The National Health Institute confirmed 20,297 cases in Colombia. The latest numbers “make Colombia the second most affected country in the region, after Brazil.” The majority of those infected live in the Caribbean region. More than 60% of those are women.
“This is an extraordinary event,” she continued. “It poses a public health threat to other parts of the world and a coordinated international response is needed.”
Last week, the WHO warned the disease had “explosive pandemic potential.” Marcos Espinal, head of Communicable Diseases and Health Analysis for the WHO’s regional satellite, the Pan American Health Organization, predicted the world could see “3 to 4 million cases of Zika virus disease.”
WHO may declare a public health emergency following these regulations:
to constitute a public health risk to other States through the international spread of disease; and
to potentially require a coordinated international response”. This definition implies a situation that: is serious, unusual or unexpected; carries implications for public health beyond the affected State’s national border; and may require immediate international action.
The process dictates the director general must meet with a committee of experts, who provides “measures to be promulgated on an emergency basis, known as temporary recommendations.”
Aedes aegypti mosquitos carry the disease. While primarily found in Africa, all but two nations on the Western Hemisphere boast significant populations. (Chile and Canada are the exceptions.) They also carry Dengue, yellow fever, and Chikungunya. Doctors found the disease in one infant during an autopsy, and numerous mothers reported symptoms.
Patients often experience mild symptoms with Zika, but pregnant women face a larger danger. Experts are working to understand what has now become a clear link between Zika and microcephaly, which occurs when the brain does not form properly and results in a small head. This leads to serious mental disabilities.
Following the outbreak of Zika, Brazil has discovered over 4,000 cases and is diagnosing an average of 200 cases a week. In 2015, the country tracked over 2,400 cases compared to the 147 in 2014. Colombia confirmed more than 2,100 pregnant women have Zika.
Colombian officials urged women to delay pregnancy due to the outbreak.
“It is recommended that women postpone — to the extent possible — the decision to become pregnant until the country can move out of the epidemic phase of the Zika virus,” pleaded the Health Ministry.
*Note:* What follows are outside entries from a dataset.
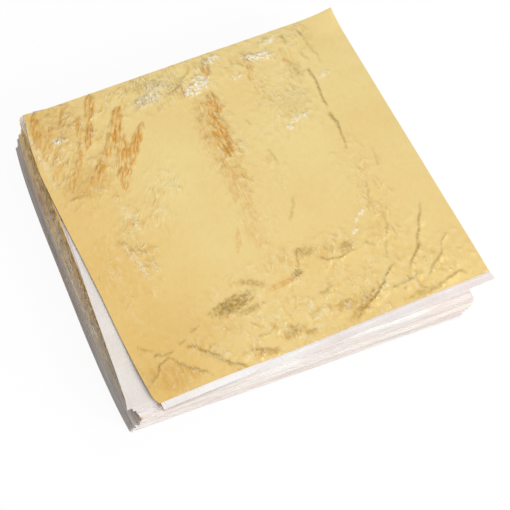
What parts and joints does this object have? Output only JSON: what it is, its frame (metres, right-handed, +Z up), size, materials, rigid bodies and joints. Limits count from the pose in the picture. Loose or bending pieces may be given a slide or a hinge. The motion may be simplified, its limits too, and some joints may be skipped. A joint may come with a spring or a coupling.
{
  "type": "gold leaf pack",
  "caption": "Loose square pack of thin crinkled gold leaves interleaved with white tissues of the same size, lying as one low slipped pile.",
  "frame": {"origin": "middle of the lowest tissue's underside, on which the pile rests", "axes": "+X right along the front edge of the top leaf, +Y to its back edge, +Z up through the pile"},
  "size_m": [0.1528, 0.1512, 0.0285],
  "materials": {
    "gold_leaf": "crinkled beaten leaf, satin to bright",
    "tissue": "matte thin tissue"
  },
  "bodies": {
    "leaf_01": {"leaf_01": "gold_leaf"},
    "tissue_01": {"tissue_01": "tissue"},
    "leaf_02": {"leaf_02": "gold_leaf"},
    "tissue_02": {"tissue_02": "tissue"},
    "leaf_03": {"leaf_03": "gold_leaf"},
    "tissue_03": {"tissue_03": "tissue"},
    "leaf_04": {"leaf_04": "gold_leaf"},
    "tissue_04": {"tissue_04": "tissue"},
    "leaf_05": {"leaf_05": "gold_leaf"},
    "tissue_05": {"tissue_05": "tissue"},
    "leaf_06": {"leaf_06": "gold_leaf"},
    "tissue_06": {"tissue_06": "tissue"},
    "leaf_07": {"leaf_07": "gold_leaf"},
    "tissue_07": {"tissue_07": "tissue"},
    "leaf_08": {"leaf_08": "gold_leaf"},
    "tissue_08": {"tissue_08": "tissue"},
    "leaf_09": {"leaf_09": "gold_leaf"},
    "tissue_09": {"tissue_09": "tissue"},
    "leaf_10": {"leaf_10": "gold_leaf"},
    "tissue_10": {"tissue_10": "tissue"},
    "upper_bundle_01": {"upper_leaves_01": "gold_leaf", "upper_tissues_01": "tissue"},
    "upper_bundle_02": {"upper_leaves_02": "gold_leaf", "upper_tissues_02": "tissue"},
    "upper_bundle_03": {"upper_leaves_03": "gold_leaf", "upper_tissues_03": "tissue"},
    "upper_bundle_04": {"upper_leaves_04": "gold_leaf", "upper_tissues_04": "tissue"},
    "lower_bundle_01": {"lower_leaves_01": "gold_leaf", "lower_tissues_01": "tissue"},
    "lower_bundle_02": {"lower_leaves_02": "gold_leaf", "lower_tissues_02": "tissue"},
    "lower_bundle_03": {"lower_leaves_03": "gold_leaf", "lower_tissues_03": "tissue"},
    "lower_bundle_04": {"lower_leaves_04": "gold_leaf", "lower_tissues_04": "tissue"},
    "lower_bundle_05": {"lower_leaves_05": "gold_leaf", "lower_tissues_05": "tissue"}
  },
  "joints": [
    {"name": "leaf_01_lift", "type": "slide", "parent": "tissue_01", "child": "leaf_01", "axis": [0, 0, 1], "range_m": [0, 0.03]},
    {"name": "tissue_01_lift", "type": "slide", "parent": "leaf_02", "child": "tissue_01", "axis": [0, 0, 1], "range_m": [0, 0.03]},
    {"name": "leaf_02_lift", "type": "slide", "parent": "tissue_02", "child": "leaf_02", "axis": [0, 0, 1], "range_m": [0, 0.03]},
    {"name": "tissue_02_lift", "type": "slide", "parent": "leaf_03", "child": "tissue_02", "axis": [0, 0, 1], "range_m": [0, 0.03]},
    {"name": "leaf_03_lift", "type": "slide", "parent": "tissue_03", "child": "leaf_03", "axis": [0, 0, 1], "range_m": [0, 0.03]},
    {"name": "tissue_03_lift", "type": "slide", "parent": "leaf_04", "child": "tissue_03", "axis": [0, 0, 1], "range_m": [0, 0.03]},
    {"name": "leaf_04_lift", "type": "slide", "parent": "tissue_04", "child": "leaf_04", "axis": [0, 0, 1], "range_m": [0, 0.03]},
    {"name": "tissue_04_lift", "type": "slide", "parent": "leaf_05", "child": "tissue_04", "axis": [0, 0, 1], "range_m": [0, 0.03]},
    {"name": "leaf_05_lift", "type": "slide", "parent": "tissue_05", "child": "leaf_05", "axis": [0, 0, 1], "range_m": [0, 0.03]},
    {"name": "tissue_05_lift", "type": "slide", "parent": "leaf_06", "child": "tissue_05", "axis": [0, 0, 1], "range_m": [0, 0.03]},
    {"name": "leaf_06_lift", "type": "slide", "parent": "tissue_06", "child": "leaf_06", "axis": [0, 0, 1], "range_m": [0, 0.03]},
    {"name": "tissue_06_lift", "type": "slide", "parent": "leaf_07", "child": "tissue_06", "axis": [0, 0, 1], "range_m": [0, 0.03]},
    {"name": "leaf_07_lift", "type": "slide", "parent": "tissue_07", "child": "leaf_07", "axis": [0, 0, 1], "range_m": [0, 0.03]},
    {"name": "tissue_07_lift", "type": "slide", "parent": "leaf_08", "child": "tissue_07", "axis": [0, 0, 1], "range_m": [0, 0.03]},
    {"name": "leaf_08_lift", "type": "slide", "parent": "tissue_08", "child": "leaf_08", "axis": [0, 0, 1], "range_m": [0, 0.03]},
    {"name": "tissue_08_lift", "type": "slide", "parent": "leaf_09", "child": "tissue_08", "axis": [0, 0, 1], "range_m": [0, 0.03]},
    {"name": "leaf_09_lift", "type": "slide", "parent": "tissue_09", "child": "leaf_09", "axis": [0, 0, 1], "range_m": [0, 0.03]},
    {"name": "tissue_09_lift", "type": "slide", "parent": "leaf_10", "child": "tissue_09", "axis": [0, 0, 1], "range_m": [0, 0.03]},
    {"name": "leaf_10_lift", "type": "slide", "parent": "tissue_10", "child": "leaf_10", "axis": [0, 0, 1], "range_m": [0, 0.03]},
    {"name": "tissue_10_lift", "type": "slide", "parent": "upper_bundle_01", "child": "tissue_10", "axis": [0, 0, 1], "range_m": [0, 0.03]},
    {"name": "upper_bundle_01_lift", "type": "slide", "parent": "upper_bundle_02", "child": "upper_bundle_01", "axis": [0, 0, 1], "range_m": [0, 0.03]},
    {"name": "upper_bundle_02_lift", "type": "slide", "parent": "upper_bundle_03", "child": "upper_bundle_02", "axis": [0, 0, 1], "range_m": [0, 0.03]},
    {"name": "upper_bundle_03_lift", "type": "slide", "parent": "upper_bundle_04", "child": "upper_bundle_03", "axis": [0, 0, 1], "range_m": [0, 0.03]},
    {"name": "upper_bundle_04_lift", "type": "slide", "parent": "lower_bundle_01", "child": "upper_bundle_04", "axis": [0, 0, 1], "range_m": [0, 0.03]},
    {"name": "lower_bundle_01_lift", "type": "slide", "parent": "lower_bundle_02", "child": "lower_bundle_01", "axis": [0, 0, 1], "range_m": [0, 0.03]},
    {"name": "lower_bundle_02_lift", "type": "slide", "parent": "lower_bundle_03", "child": "lower_bundle_02", "axis": [0, 0, 1], "range_m": [0, 0.03]},
    {"name": "lower_bundle_03_lift", "type": "slide", "parent": "lower_bundle_04", "child": "lower_bundle_03", "axis": [0, 0, 1], "range_m": [0, 0.03]},
    {"name": "lower_bundle_04_lift", "type": "slide", "parent": "lower_bundle_05", "child": "lower_bundle_04", "axis": [0, 0, 1], "range_m": [0, 0.03]}
  ]
}
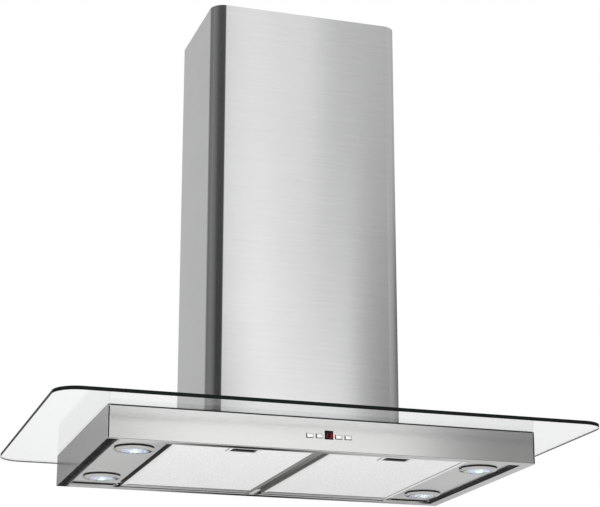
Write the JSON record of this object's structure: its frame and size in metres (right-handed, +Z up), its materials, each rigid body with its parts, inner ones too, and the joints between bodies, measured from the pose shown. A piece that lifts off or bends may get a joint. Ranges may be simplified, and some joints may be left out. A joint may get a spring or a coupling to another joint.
{
  "type": "island range hood",
  "caption": "Island range hood: flat glass sheet on a shallow brushed-steel canopy under a box chimney, with mesh filters, spot lamps and push buttons.",
  "frame": {"origin": "centre of the canopy's underside", "axes": "+X to the right as seen from the control panel, +Y away from the control panel, +Z up the chimney"},
  "size_m": [0.9, 0.6, 0.806],
  "materials": {
    "brushed_steel": "brushed with an upright grain",
    "galvanised_steel": "zinc coated sheet, dull",
    "clear_glass": "clear toughened glass with dark ground edges",
    "lamp_glass": "clear glass disc with a dimpled inner face",
    "satin_metal": "satin",
    "filter_aluminium": "anodised mesh and frame",
    "black_plastic": "fine texture",
    "fan_plastic": "moulded",
    "rubber_seal": "matte",
    "motor_metal": "painted",
    "plated_steel": "zinc plated",
    "reflector": "faceted bright reflector",
    "lamp_ceramic": "unglazed",
    "display_black": "gloss window",
    "display_block": "red segment display",
    "circuit_board": "solder mask",
    "wire_sheath": "grey sheath"
  },
  "bodies": {
    "ceiling_mount": {"ceiling_plate": "galvanised_steel", "upper_uprights": "galvanised_steel", "upper_chimney_cover": "brushed_steel"},
    "hood": {"blower_box": "galvanised_steel", "blower_casing_left": "fan_plastic", "blower_casing_right": "fan_plastic", "cable_gland": "black_plastic", "canopy_shell": "brushed_steel", "centre_bar": "brushed_steel", "chimney_cover": "brushed_steel", "chimney_rear_cover": "brushed_steel", "control_board": "circuit_board", "control_carrier": "black_plastic", "deck_plate": "galvanised_steel", "display_module": "display_block", "display_window": "display_black", "electronics_box": "black_plastic", "flap_spindle": "plated_steel", "front_fascia": "brushed_steel", "glass_gaskets": "rubber_seal", "glass_panel": "clear_glass", "hex_bolts": "plated_steel", "inlet_ring": "galvanised_steel", "lamp_bulbs": "lamp_ceramic", "lamp_cups": "galvanised_steel", "lamp_panel_left": "brushed_steel", "lamp_panel_right": "brushed_steel", "lamp_reflectors": "reflector", "lighting_transformer": "motor_metal", "lower_frame": "galvanised_steel", "main_board": "circuit_board", "motor": "motor_metal", "motor_bracket": "galvanised_steel", "motor_capacitor": "motor_metal", "outlet_collar": "fan_plastic", "screws": "plated_steel", "terminal_block": "black_plastic", "wiring": "wire_sheath"},
    "fan": {"impeller": "fan_plastic", "motor_shaft": "plated_steel"},
    "flap_front": {"check_flap_front": "fan_plastic"},
    "flap_rear": {"check_flap_rear": "fan_plastic"},
    "filter_left": {"filter_frame_left": "filter_aluminium", "filter_mesh_left": "filter_aluminium"},
    "filter_right": {"filter_frame_right": "filter_aluminium", "filter_mesh_right": "filter_aluminium"},
    "latch_left": {"filter_latch_left": "black_plastic"},
    "latch_right": {"filter_latch_right": "black_plastic"},
    "button_1": {"button_1": "satin_metal"},
    "button_2": {"button_2": "satin_metal"},
    "button_3": {"button_3": "satin_metal"},
    "button_4": {"button_4": "satin_metal"},
    "lamp_cover_front_left": {"lamp_ring_front_left": "satin_metal", "lamp_lens_front_left": "lamp_glass"},
    "lamp_cover_front_right": {"lamp_ring_front_right": "satin_metal", "lamp_lens_front_right": "lamp_glass"},
    "lamp_cover_rear_left": {"lamp_ring_rear_left": "satin_metal", "lamp_lens_rear_left": "lamp_glass"},
    "lamp_cover_rear_right": {"lamp_ring_rear_right": "satin_metal", "lamp_lens_rear_right": "lamp_glass"}
  },
  "joints": [
    {"name": "hood_height", "type": "slide", "parent": "ceiling_mount", "child": "hood", "axis": [0, 0, -1], "range_m": [0, 0.3]},
    {"name": "fan_spin", "type": "hinge", "parent": "hood", "child": "fan", "pos_m": [0, 0, 0.16], "axis": [1, 0, 0], "continuous": true},
    {"name": "flap_front_swing", "type": "hinge", "parent": "hood", "child": "flap_front", "pos_m": [0, 0, 0.325], "axis": [-1, 0, 0], "range_deg": [0, 75]},
    {"name": "flap_rear_swing", "type": "hinge", "parent": "hood", "child": "flap_rear", "pos_m": [0, 0, 0.325], "axis": [1, 0, 0], "range_deg": [0, 75]},
    {"name": "filter_left_swing", "type": "hinge", "parent": "hood", "child": "filter_left", "pos_m": [-0.128, 0.19, 0.0087], "axis": [1, 0, 0], "range_deg": [0, 85]},
    {"name": "latch_left_slide", "type": "slide", "parent": "filter_left", "child": "latch_left", "axis": [0, 1, 0], "range_m": [0, 0.005], "stiffness_N_per_m": 300, "springref_m": -0.005},
    {"name": "filter_right_swing", "type": "hinge", "parent": "hood", "child": "filter_right", "pos_m": [0.128, 0.19, 0.0087], "axis": [1, 0, 0], "range_deg": [0, 85]},
    {"name": "latch_right_slide", "type": "slide", "parent": "filter_right", "child": "latch_right", "axis": [0, 1, 0], "range_m": [0, 0.005], "stiffness_N_per_m": 300, "springref_m": -0.005},
    {"name": "button_1_press", "type": "slide", "parent": "hood", "child": "button_1", "axis": [0, 1, 0], "range_m": [0, 0.001], "stiffness_N_per_m": 300, "springref_m": -0.002},
    {"name": "button_2_press", "type": "slide", "parent": "hood", "child": "button_2", "axis": [0, 1, 0], "range_m": [0, 0.001], "stiffness_N_per_m": 300, "springref_m": -0.002},
    {"name": "button_3_press", "type": "slide", "parent": "hood", "child": "button_3", "axis": [0, 1, 0], "range_m": [0, 0.001], "stiffness_N_per_m": 300, "springref_m": -0.002},
    {"name": "button_4_press", "type": "slide", "parent": "hood", "child": "button_4", "axis": [0, 1, 0], "range_m": [0, 0.001], "stiffness_N_per_m": 300, "springref_m": -0.002},
    {"name": "lamp_cover_front_left_pull", "type": "slide", "parent": "hood", "child": "lamp_cover_front_left", "axis": [0, 0, -1], "range_m": [0, 0.02]},
    {"name": "lamp_cover_front_right_pull", "type": "slide", "parent": "hood", "child": "lamp_cover_front_right", "axis": [0, 0, -1], "range_m": [0, 0.02]},
    {"name": "lamp_cover_rear_left_pull", "type": "slide", "parent": "hood", "child": "lamp_cover_rear_left", "axis": [0, 0, -1], "range_m": [0, 0.02]},
    {"name": "lamp_cover_rear_right_pull", "type": "slide", "parent": "hood", "child": "lamp_cover_rear_right", "axis": [0, 0, -1], "range_m": [0, 0.02]}
  ]
}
Brazil, El Salvador, Jamaica, and Puerto Rico have also advised women against getting pregnant.
“It’s a very personal decision, but at this moment of uncertainty, if families can put off their pregnancy plans, that’s what we’re recommending,” stated Angela Rocha, the pediatric infectologist at Oswaldo Cruz Hospital in Brazil.
The National Institutes of Health acknowledged that the Zika virus outbreak has reached pandemic levels in Latin America.
“You have multiple countries in South America and in the Caribbean, so by anybody’s definition that would be considered a pandemic,” explained Dr. Anthony Fauci, head of the infectious diseases branch at the institute.